Today in History: January 31, US enters space age with launch of first satellite

America's first satellite, Explorer I, is launched January 31, 1958 on a Redstone Rocket.  (AP Photo/NASA)

America’s first satellite, Explorer I, is launched January 31, 1958 on a Redstone Rocket. (AP Photo/NASA)

Today in History:

On Jan. 31, 1958, the United States entered the Space Age with its first successful launch of a satellite, Explorer 1, from Cape Canaveral.

On this date:

In 1797, composer Franz Schubert was born in Vienna.

In 1863, during the Civil War, the First South Carolina Volunteers, an all-Black Union regiment composed of many escaped slaves, was mustered into federal service at Beaufort, South Carolina.

In 1865, the U.S. House of Representatives joined the Senate in passing the 13th Amendment to the United States Constitution abolishing slavery, sending it to states for ratification. (The amendment was adopted in December 1865.)

In 1919, baseball Hall-of-Famer Jackie Robinson was born in Cairo, Georgia.

In 1945, Pvt. Eddie Slovik, 24, became the first U.S. soldier since the Civil War to be executed for desertion as he was shot by an American firing squad in France.

In 1961, NASA launched Ham the Chimp aboard a Mercury-Redstone rocket from Cape Canaveral; Ham was recovered safely from the Atlantic Ocean following his 16 1/2-minute suborbital flight.

In 1971, astronauts Alan Shepard, Edgar Mitchell and Stuart Roosa blasted off aboard Apollo 14 on a mission to the moon.

In 2000, an Alaska Airlines MD-83 jet crashed into the Pacific Ocean off Port Hueneme (wy-NEE’-mee), California, killing all 88 people aboard.

In 2001, a Scottish court sitting in the Netherlands convicted one Libyan and acquitted a second, in the 1988 bombing of Pan Am Flight 103 over Lockerbie, Scotland. Abdel Basset Ali al-Megrahi was given a life sentence, but was released after eight years on compassionate grounds by Scotland’s government. He died in 2012.

In 2012, Facebook announced plans to go public with a stock offering.

In 2013, Caleb Moore, 25, an innovative freestyle snowmobile rider who’d been hurt in a crash at the Winter X Games in Colorado, died at a hospital in Grand Junction.

In 2015, Bobbi Kristina Brown, the daughter of the late singer Whitney Houston, was found unresponsive in a bathtub at her Georgia townhome and was taken to an Atlanta-area hospital. (She died six months later.)

In 2016, Novak Djokovic maintained his perfect streak in six Australian Open finals with a 6-1, 7-5, 7-6 (3) victory over Andy Murray.

In 2017, President Donald Trump nominated Neil Gorsuch, a fast-rising conservative judge, to the U.S. Supreme Court. (Gorsuch would be confirmed in April 2017 by a 54-45 vote.)

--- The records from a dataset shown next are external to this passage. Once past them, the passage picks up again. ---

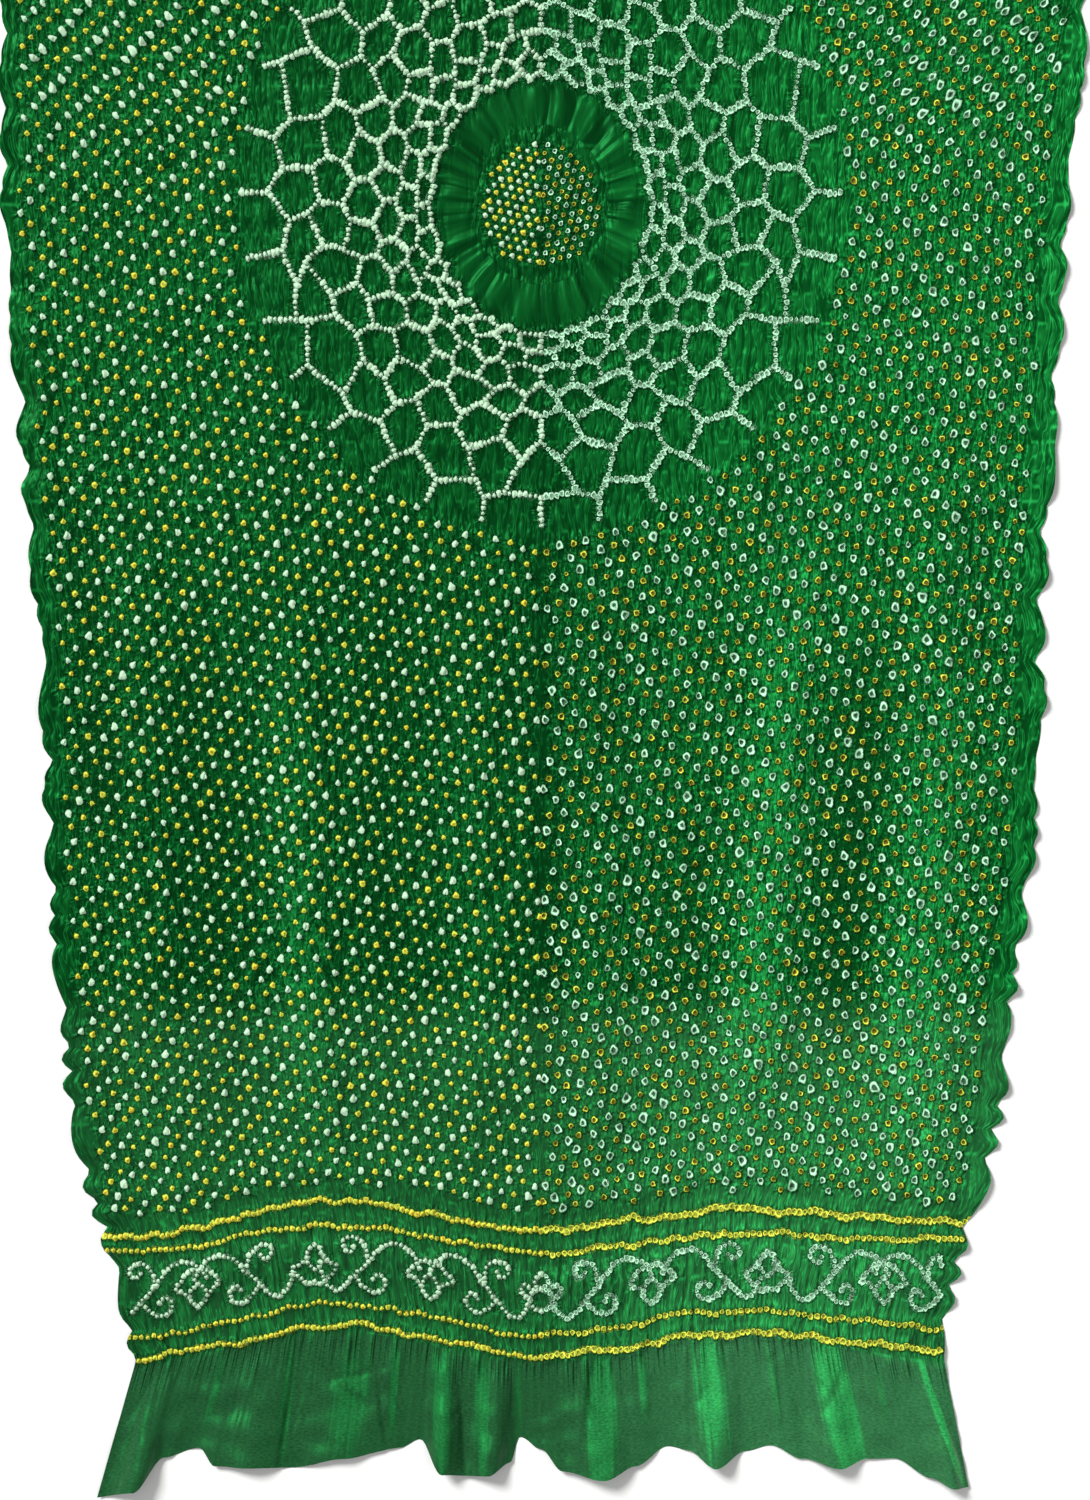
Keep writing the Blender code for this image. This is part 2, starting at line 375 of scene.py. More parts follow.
    def lobe(self, along: np.ndarray, pitch: float, side: np.ndarray) -> np.ndarray:
        """Rounded side lobes with sharp hollows between them, from -0.5 to 0.5.

        Args:
            along: Places along the cloth.
            pitch: The lobes' usual length.
            side: -1 for the left side and 1 for the right one.

        Returns:
            How far the lobe reaches out there, as a share of its depth.
        """
        turns = along / pitch + side * self.side_offset
        turns = turns + self.uneven * np.sin(turns * math.tau / self.drift_waves + side)
        return np.abs(np.sin(np.pi * turns)) - 0.5

    def side_wave(self, along: np.ndarray, side: np.ndarray) -> np.ndarray:
        """How far the scalloped side reaches out, which is below 0 in its hollows.

        Args:
            along: Places along the cloth.
            side: -1 for the left side and 1 for the right one.

        Returns:
            The waves' reach.
        """
        keys = [station.along for station in self.stations]
        scallop = np.interp(along, keys, [station.scallop for station in self.stations])
        ripple = np.interp(along, keys, [station.ripple for station in self.stations])
        return (scallop * self.lobe(along, self.scallop_pitch, side)
                + ripple * self.lobe(along, self.ripple_pitch, side))

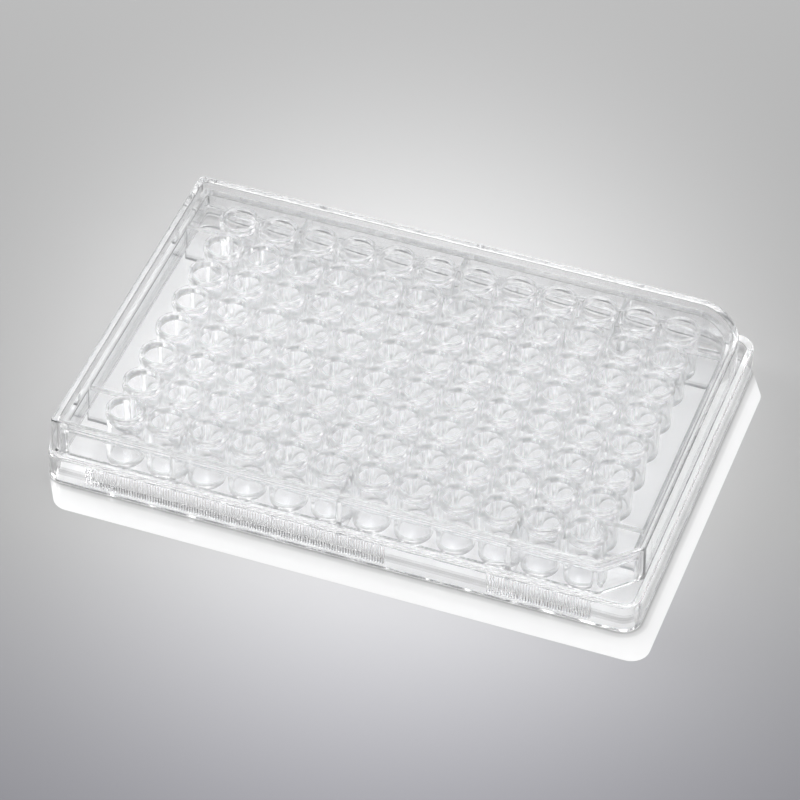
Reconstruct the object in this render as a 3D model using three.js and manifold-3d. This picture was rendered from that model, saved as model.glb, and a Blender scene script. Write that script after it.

In 2018, much of the world was treated to a rare triple lunar treat - a total lunar eclipse combined with a particularly close full moon that was also the second full moon of the month.

In 2020, the United States declared a public health emergency over the new coronavirus, and President Donald Trump signed an order to temporarily bar entry to foreign nationals, other than immediate family of U.S. citizens, who had traveled in China within the preceding 14 days.

In 2023, a New Mexico district attorney filed involuntary manslaughter charges against actor Alec Baldwin and a weapons specialist in the fatal shooting of a cinematographer on the set of the Western movie “Rust.” (Prosecutors later dropped the charges, but on Jan. 19, 2024, Baldwin was indicted by a grand jury on a charge of involuntary manslaughter.)